Bad reviews can be clues that you’re out of step with your genre or potential market. There’s nothing wrong with writing the book you want to write and being happy with a small audience, but if you want to expand your readership and appeal to a wider range of them, examine bad reviews for evidence that you might be missing the mark when it comes to your genre’s tropes. Look for comparisons to other recent books and see what other authors are doing that perhaps you should take into account.
When I was younger, I published a personal zine called The Inner Swine. The zine world has a lush infrastructure of reviewers and a long tradition of trading issues between publishers, and I sent a copy of every issue to a wide range of people who often wrote reviews of them. One guy wrote a lengthy negative review of one issue, and closed with the immortal line “So what does that mean? It means it’s wank.”

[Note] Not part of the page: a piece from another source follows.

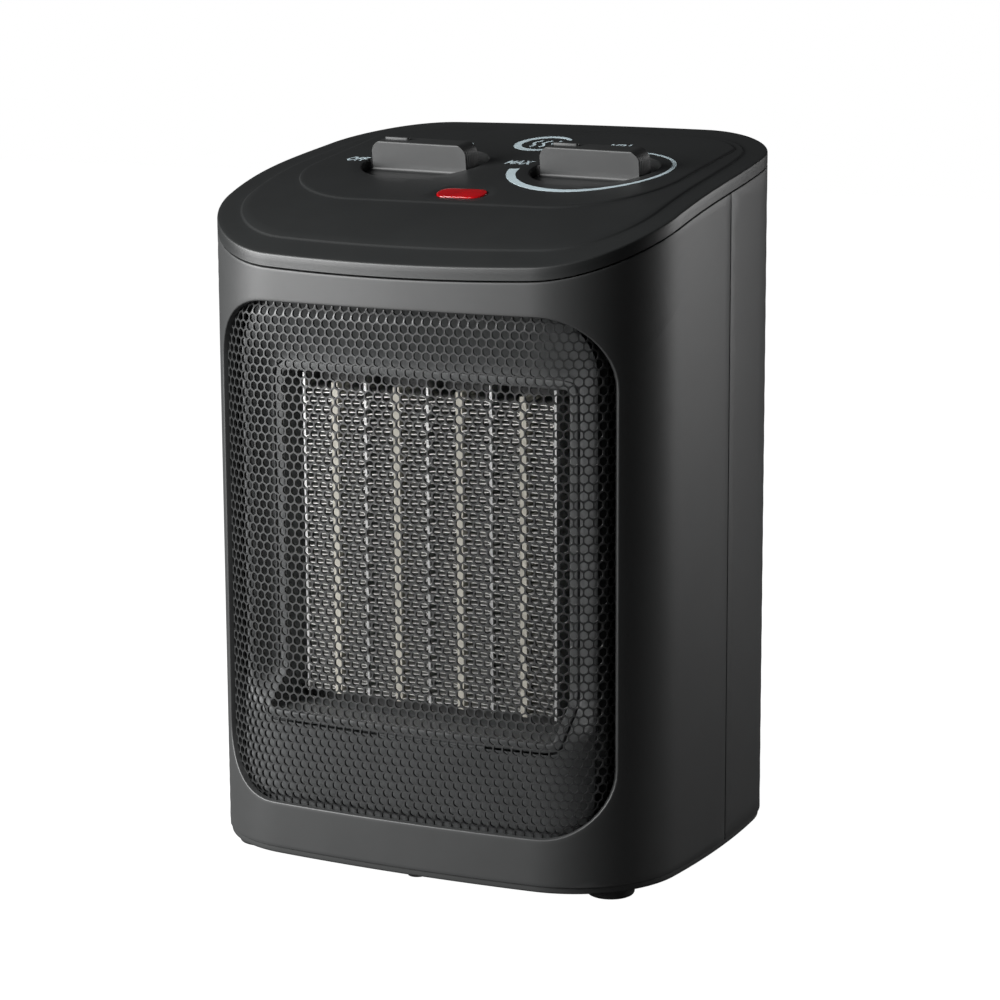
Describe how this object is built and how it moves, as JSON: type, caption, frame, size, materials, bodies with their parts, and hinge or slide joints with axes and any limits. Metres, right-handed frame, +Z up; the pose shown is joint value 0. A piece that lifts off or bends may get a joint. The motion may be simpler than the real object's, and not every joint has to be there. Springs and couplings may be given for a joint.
{
  "type": "ceramic space heater",
  "caption": "Free-standing ceramic fan heater: bowed casing, punched front grille, sloping top with power and thermostat knobs, heating block and axial fan inside.",
  "frame": {"origin": "on the floor, under the centre of the bounding box: the height of the feet's undersides", "axes": "+Z up, the grille faces -Y, +X to the right of someone who looks at the grille"},
  "size_m": [0.188, 0.156, 0.267],
  "materials": {
    "shell_plastic": "fine satin-grained moulded plastic, charcoal grey",
    "cover_plastic": "satin moulded plastic, near black",
    "base_plastic": "matt black",
    "grille_sheet": "fine matt, mid grey",
    "duct_plastic": "matt grey",
    "holder_plastic": "matt black, heat resistant",
    "ptc_ceramic": "matt cream",
    "fin_aluminium": "bright rolled strip",
    "electrode_aluminium": "bright strip",
    "cutout_plastic": "matt",
    "fuse_ceramic": "glazed",
    "shroud_plastic": "matt black",
    "impeller_plastic": "matt black",
    "zinc_steel": "zinc plated",
    "shaft_steel": "ground",
    "rotor_steel": "turned",
    "lamination_steel": "dull laminated iron",
    "bobbin_plastic": "matt ivory",
    "winding_copper": "enamelled copper wire",
    "bracket_steel": "zinc plated",
    "bearing_bronze": "sintered bronze",
    "knob_plastic": "satin moulded plastic, dark grey",
    "switch_plastic": "matt black",
    "switch_shaft_plastic": "natural white",
    "thermostat_ceramic": "matt white",
    "bimetal": "rolled strip",
    "lens_red": "clear red, glossy",
    "lamp_glass": "clear",
    "lamp_holder_plastic": "matt white",
    "plunger_plastic": "matt black",
    "button_plastic": "matt red",
    "gland_rubber": "matt black",
    "foot_rubber": "matt black"
  },
  "bodies": {
    "casing": {"front_shell": "shell_plastic", "rear_shell": "shell_plastic", "top_cover": "cover_plastic", "base_plate": "base_plastic", "front_grille": "grille_sheet", "front_duct": "duct_plastic", "core_top_holder": "holder_plastic", "core_bottom_holder": "holder_plastic", "ptc_bar_1": "ptc_ceramic", "ptc_bar_2": "ptc_ceramic", "ptc_bar_3": "ptc_ceramic", "ptc_bar_4": "ptc_ceramic", "fin_strip_1": "fin_aluminium", "fin_strip_2": "fin_aluminium", "fin_strip_3": "fin_aluminium", "fin_strip_4": "fin_aluminium", "fin_strip_5": "fin_aluminium", "fin_strip_6": "fin_aluminium", "fin_strip_7": "fin_aluminium", "fin_strip_8": "fin_aluminium", "electrode_1": "electrode_aluminium", "electrode_2": "electrode_aluminium", "electrode_3": "electrode_aluminium", "electrode_4": "electrode_aluminium", "electrode_5": "electrode_aluminium", "thermal_cutout": "cutout_plastic", "thermal_fuse": "fuse_ceramic", "fan_shroud": "shroud_plastic", "motor_stator": "lamination_steel", "coil_bobbin": "bobbin_plastic", "coil_winding": "winding_copper", "motor_front_bracket": "bracket_steel", "motor_rear_bracket": "bracket_steel", "front_bearing": "bearing_bronze", "rear_bearing": "bearing_bronze", "motor_screws": "zinc_steel", "rotary_switch": "switch_plastic", "thermostat_base": "thermostat_ceramic", "bimetal_blade": "bimetal", "indicator_lens": "lens_red", "neon_lamp": "lamp_glass", "lamp_holder": "lamp_holder_plastic", "plunger_spring": "zinc_steel", "plunger_guide": "base_plastic", "tip_switch": "switch_plastic", "terminal_block": "thermostat_ceramic", "cord_gland": "gland_rubber", "feet": "foot_rubber", "base_screws": "zinc_steel"},
    "power_knob": {"power_knob": "knob_plastic", "rotary_switch_shaft": "switch_shaft_plastic"},
    "thermostat_knob": {"thermostat_knob": "knob_plastic", "thermostat_spindle": "shaft_steel"},
    "fan_rotor": {"impeller": "impeller_plastic", "impeller_nut": "zinc_steel", "motor_shaft": "shaft_steel", "motor_rotor": "rotor_steel"},
    "tip_plunger": {"tip_plunger": "plunger_plastic"},
    "tip_switch_lever": {"tip_switch_lever": "zinc_steel"},
    "tip_switch_button": {"tip_switch_button": "button_plastic"}
  },
  "joints": [
    {"name": "power_knob_turn", "type": "hinge", "parent": "casing", "child": "power_knob", "pos_m": [-0.0334, 0.0096, 0.25544], "axis": [0, -0.1413, 0.99], "range_deg": [-90, 0]},
    {"name": "thermostat_knob_turn", "type": "hinge", "parent": "casing", "child": "thermostat_knob", "pos_m": [0.0378, 0.0096, 0.25544], "axis": [0, -0.1413, 0.99], "range_deg": [0, 250]},
    {"name": "fan_spin", "type": "hinge", "parent": "casing", "child": "fan_rotor", "pos_m": [0, 0.03, 0.121], "axis": [0, 1, 0], "continuous": true},
    {"name": "tip_plunger_slide", "type": "slide", "parent": "casing", "child": "tip_plunger", "axis": [0, 0, 1], "range_m": [-0.005, 0], "stiffness_N_per_m": 60, "springref_m": -0.012, "deforming": ["plunger_spring"]},
    {"name": "tip_switch_lever_turn", "type": "hinge", "parent": "casing", "child": "tip_switch_lever", "pos_m": [0.016, -0.064, 0.0348], "axis": [0, 1, 0], "range_deg": [-18, 0]},
    {"name": "tip_switch_button_slide", "type": "slide", "parent": "casing", "child": "tip_switch_button", "axis": [0, 0, 1], "range_m": [-0.0016, 0]}
  ],
  "couplings": [
    {"joint": "tip_switch_lever_turn", "follows": "tip_plunger_slide", "rad_per_m": 62.5},
    {"joint": "tip_switch_button_slide", "follows": "tip_plunger_slide", "ratio": 0.3}
  ]
}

This was a pretty demoralizing review, although not the first intensely negative one I’d faced. But instead of simmering in anger or depression about it, I adopted the phrase. I started putting “It Means It’s Wank” on everything, and referred to the review constantly when promoting my zine. To this day I use it—I write a regular column for the zine Xerography Debt that is literally called “It Means It’s Wank.”
In other words, I made this bad review part of my self-promotion materials. This sort of tactic doesn’t always work, but if you’ve gotten a bad review that’s written with some verve and style, think about how you might flip it and turn it into an advantage—or at least a recurring joke. Not only does that take the power away from the bad review, it demonstrates you have a sense of humor about yourself and your work, and changes the narrative. Instead of being an angry writer who can’t take criticism, you’re the cool writer who doesn’t care.
Bad reviews are a fact of the writing life. Not everyone is going to vibe with your work, and we’re not always as brilliant as we think we are. But having a strategy to deal with negative reviews is crucial—and will help you to not just move on, but improve.